■ Material for this exercise:
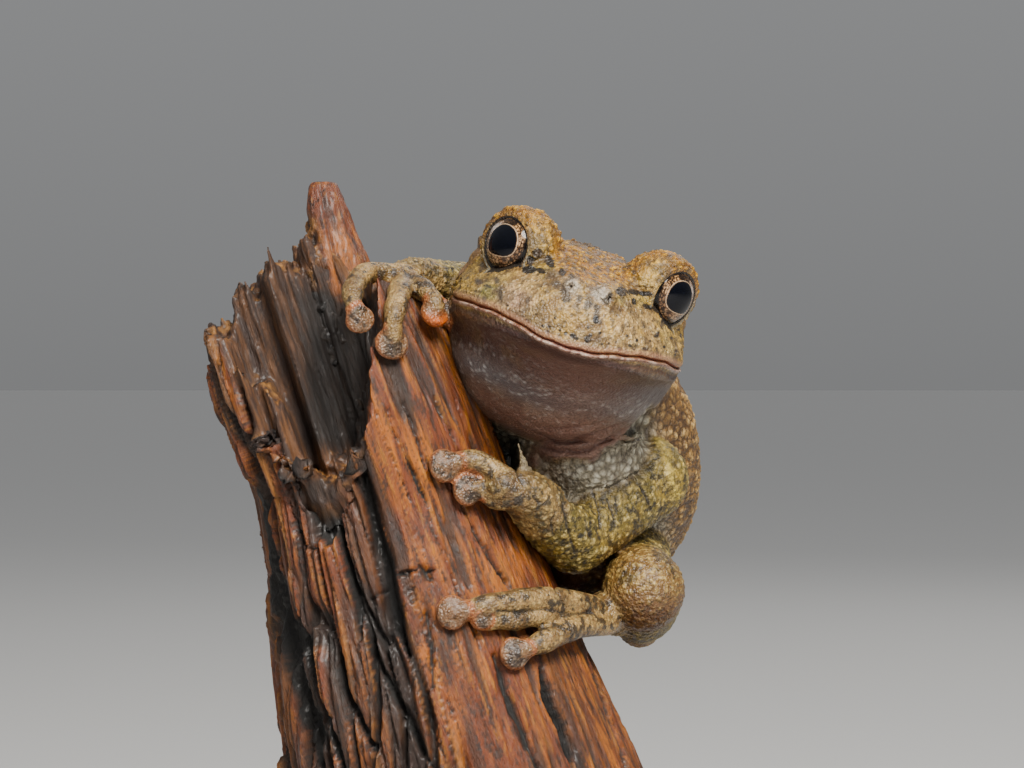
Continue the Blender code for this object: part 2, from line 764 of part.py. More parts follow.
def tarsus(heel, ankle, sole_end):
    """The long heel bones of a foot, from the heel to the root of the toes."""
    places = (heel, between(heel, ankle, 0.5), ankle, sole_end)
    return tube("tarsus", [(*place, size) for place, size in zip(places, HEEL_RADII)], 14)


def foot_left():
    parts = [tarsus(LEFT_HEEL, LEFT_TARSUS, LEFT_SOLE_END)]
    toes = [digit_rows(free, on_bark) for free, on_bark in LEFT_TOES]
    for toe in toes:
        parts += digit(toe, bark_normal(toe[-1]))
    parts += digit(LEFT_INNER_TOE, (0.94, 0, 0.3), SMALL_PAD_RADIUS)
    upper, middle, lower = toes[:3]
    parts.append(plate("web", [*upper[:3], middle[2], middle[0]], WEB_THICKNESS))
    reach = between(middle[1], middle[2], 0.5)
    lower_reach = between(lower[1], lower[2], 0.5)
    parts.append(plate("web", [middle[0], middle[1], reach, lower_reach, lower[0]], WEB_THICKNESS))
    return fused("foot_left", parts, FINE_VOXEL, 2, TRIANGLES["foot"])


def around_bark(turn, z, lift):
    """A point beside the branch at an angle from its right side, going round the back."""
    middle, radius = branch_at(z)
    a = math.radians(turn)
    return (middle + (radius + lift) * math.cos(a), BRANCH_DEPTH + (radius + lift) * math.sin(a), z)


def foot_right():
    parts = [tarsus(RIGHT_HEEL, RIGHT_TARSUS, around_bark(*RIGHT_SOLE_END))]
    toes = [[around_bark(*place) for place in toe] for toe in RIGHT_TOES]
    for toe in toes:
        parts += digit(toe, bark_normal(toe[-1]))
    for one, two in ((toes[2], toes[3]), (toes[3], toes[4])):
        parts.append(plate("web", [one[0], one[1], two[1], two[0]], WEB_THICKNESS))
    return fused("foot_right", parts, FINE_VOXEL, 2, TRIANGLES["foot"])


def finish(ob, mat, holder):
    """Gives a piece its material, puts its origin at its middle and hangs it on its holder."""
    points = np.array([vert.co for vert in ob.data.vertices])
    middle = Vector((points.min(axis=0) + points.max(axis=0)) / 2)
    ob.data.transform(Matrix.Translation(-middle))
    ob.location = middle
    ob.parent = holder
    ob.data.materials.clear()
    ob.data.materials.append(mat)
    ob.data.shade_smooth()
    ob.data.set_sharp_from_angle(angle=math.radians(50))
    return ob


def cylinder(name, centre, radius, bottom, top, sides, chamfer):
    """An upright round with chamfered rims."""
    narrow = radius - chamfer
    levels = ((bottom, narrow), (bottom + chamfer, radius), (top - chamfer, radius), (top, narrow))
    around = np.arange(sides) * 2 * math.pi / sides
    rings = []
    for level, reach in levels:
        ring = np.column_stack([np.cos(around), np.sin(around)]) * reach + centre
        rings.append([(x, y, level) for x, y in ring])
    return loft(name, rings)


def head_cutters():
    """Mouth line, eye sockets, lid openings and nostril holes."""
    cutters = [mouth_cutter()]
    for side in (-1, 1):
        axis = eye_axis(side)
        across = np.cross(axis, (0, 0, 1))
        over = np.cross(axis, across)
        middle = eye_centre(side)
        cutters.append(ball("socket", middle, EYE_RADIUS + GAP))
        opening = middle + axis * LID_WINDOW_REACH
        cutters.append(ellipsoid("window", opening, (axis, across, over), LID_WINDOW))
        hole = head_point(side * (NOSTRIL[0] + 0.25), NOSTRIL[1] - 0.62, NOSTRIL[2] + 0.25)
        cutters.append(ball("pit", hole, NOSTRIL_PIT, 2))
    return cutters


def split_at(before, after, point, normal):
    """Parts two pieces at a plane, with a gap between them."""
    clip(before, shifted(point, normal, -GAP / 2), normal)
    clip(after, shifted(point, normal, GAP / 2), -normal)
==
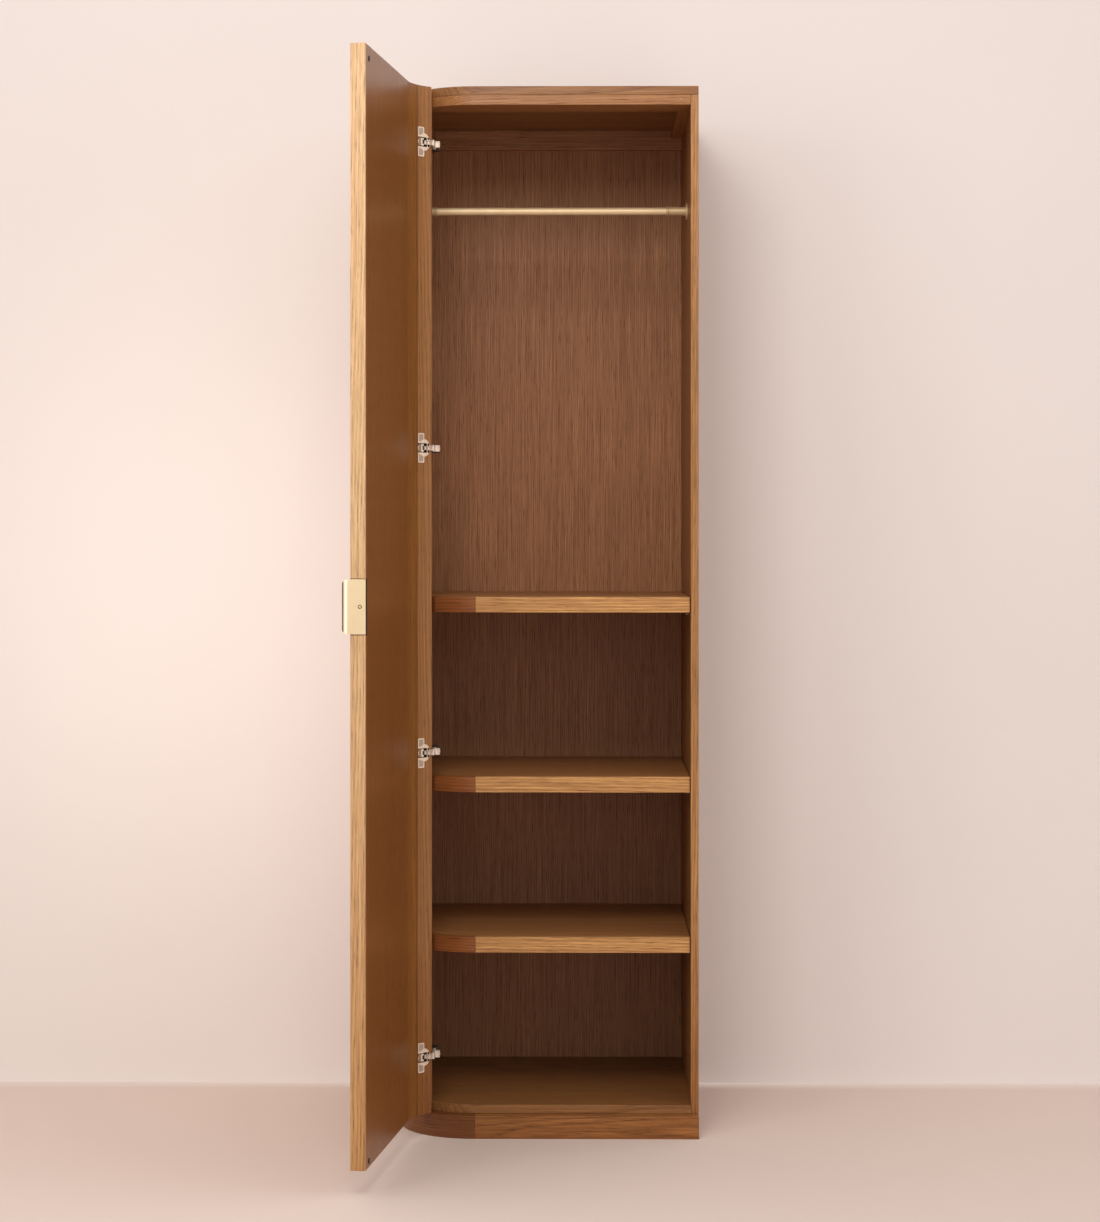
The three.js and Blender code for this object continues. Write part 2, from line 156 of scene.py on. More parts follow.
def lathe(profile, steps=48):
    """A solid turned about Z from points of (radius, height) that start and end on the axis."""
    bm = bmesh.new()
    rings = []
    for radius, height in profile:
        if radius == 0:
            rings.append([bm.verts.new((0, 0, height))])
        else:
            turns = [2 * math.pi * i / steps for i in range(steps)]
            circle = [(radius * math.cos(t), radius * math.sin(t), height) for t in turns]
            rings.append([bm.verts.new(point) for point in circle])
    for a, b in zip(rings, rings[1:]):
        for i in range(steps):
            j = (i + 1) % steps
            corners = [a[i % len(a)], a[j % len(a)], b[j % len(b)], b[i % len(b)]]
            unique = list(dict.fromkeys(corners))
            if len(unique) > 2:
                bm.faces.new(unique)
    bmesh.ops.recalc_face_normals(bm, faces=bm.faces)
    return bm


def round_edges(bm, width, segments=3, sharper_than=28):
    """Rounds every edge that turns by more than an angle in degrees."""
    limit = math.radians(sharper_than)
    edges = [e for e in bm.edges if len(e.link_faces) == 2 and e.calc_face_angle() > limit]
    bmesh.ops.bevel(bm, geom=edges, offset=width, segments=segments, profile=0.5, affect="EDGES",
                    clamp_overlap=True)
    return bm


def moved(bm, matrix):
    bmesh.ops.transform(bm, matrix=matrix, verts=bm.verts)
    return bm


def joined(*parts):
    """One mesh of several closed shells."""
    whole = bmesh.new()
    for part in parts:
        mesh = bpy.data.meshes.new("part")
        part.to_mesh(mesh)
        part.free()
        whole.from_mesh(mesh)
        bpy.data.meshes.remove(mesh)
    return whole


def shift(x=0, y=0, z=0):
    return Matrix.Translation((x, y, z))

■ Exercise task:
From the entries above, give again exactly the lines running from the line with "Continue the Blender" to the line with "zip(places, HEEL_RADII)], 14)"; include both of those lines.

■ Result for this task:
Continue the Blender code for this object: part 2, from line 764 of part.py. More parts follow.
def tarsus(heel, ankle, sole_end):
    """The long heel bones of a foot, from the heel to the root of the toes."""
    places = (heel, between(heel, ankle, 0.5), ankle, sole_end)
    return tube("tarsus", [(*place, size) for place, size in zip(places, HEEL_RADII)], 14)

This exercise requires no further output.